Numerical simulation of SFPC was performed through the application Ansys FLUENT software to investigate the performance of the SFPC at varying regional coordinates and at varying tilt angles in different cities. As working fluid water having an inlet temperature of 27 °C was selected for simulation purposes. To incorporate solar heat flux, solar ray tracing model was selected using geographical coordinates depending upon the latitude and longitude values. Parallel to ground (at tilt angle 0°) simulations were performed. The performance of the SFPC was inspected in each month of the year. Furthermore, the tilt angle of the SFPC collector was changed to 15°, 30°, and 45°, respectively. The results gathered in four selected cities, using varying coordinates and varying tilt angles, include:

  • Parallel to ground, i.e., at tilt angle 0°, initially, the efficiency of SFPC was recorded concerning exit water temperature in each month of the year. After performing simulation at 0° tilt angle, further simulations were run at tilt angles 15°, 30°, and 45°, respectively.

  • The inlet working fluid temperature increased from 27 °C to upper regardless of geographical coordinates.

  • Maximum performance of SFPC was observed at tilt angle 0° from April to July.
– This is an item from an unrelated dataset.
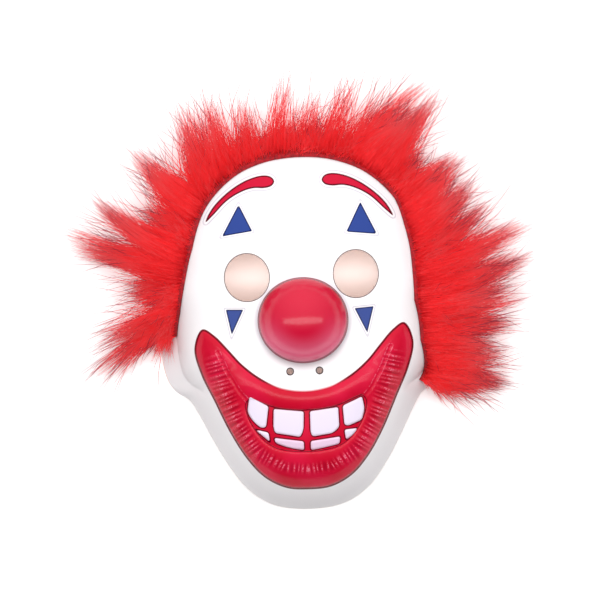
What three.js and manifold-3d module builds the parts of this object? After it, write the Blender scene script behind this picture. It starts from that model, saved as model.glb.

  • In May, the maximum rise in temperature was recorded in all selected districts, while the minimum rise in temperature was recorded in December in all selected regions.

  • The maximum temperature rise of 94.14 °C was measured in the Hyderabad district while the minimum temperature was recorded at 70.89 °C.

  • Whereas in Mirpurkhas, Nawabshah, and Jacobabad, maximum rise in temperature was noticed at 94.3 °C, 94.03 °C, and 93.66 °C, respectively.

  • Whereas in Mirpurkhas, Nawabshah, and Jacobabad, the minimum rise in water temperature was recorded at 70.92 °C, 69.8 °C, and 67.22 °C. The maximum temperature was achieved in Mirpurkhas 94.3 °C and minimum in JCA 67.22 °C, respectively.